Artemieva suggests an enormous plume resulted from the updraught, which was then followed by a cloud, "thousands of kilometres in diameter".

But Tunguska's story is not over. Even now, some other researchers have proposed that we have been missing an obvious clue to explain the event.

In 2007 an Italian team suggested that a lake 5 miles (8km) north-north-west of the explosion's epicentre could be an impact crater. Lake Cheko, they say, did not feature on any maps before the event.

Luca Gasperini of the University of Bologna in Italy, travelled to the lake in the late 1990s, and says it is difficult to explain the origin of the lake in any other way. "Now we are sure it was formed after the impact, not from the main Tunguska body but of a fragment of the asteroid that was preserved by the explosion."

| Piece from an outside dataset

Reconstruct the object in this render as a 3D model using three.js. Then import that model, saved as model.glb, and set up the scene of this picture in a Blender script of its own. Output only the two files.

    Any 'enigmatic' objects at the bottom of this lake could be easily recovered with minimal efforts

Gasperini firmly believes that a large piece of asteroid lies 33ft (10m) below the bottom of the lake, buried in sediment. "It would be very easy for Russians to get there and drill," he says. Despite heavy criticism of the theory, he still hopes someone will scour the lake for remnants of meteoric origin.

That Lake Cheko is an impact crater is not a popular idea. It is just another "quasi-theory" says Artemieva. "Any 'enigmatic' objects at the bottom of this lake could be easily recovered with minimal efforts – the lake is not deep," she says. Collins also disagrees with Gasperini's idea.

In 2008, he and colleagues published a rebuttal to the theory, stating that "unaffected mature trees" were close to the lake, which would have been obliterated if a large piece of rock had fallen close by.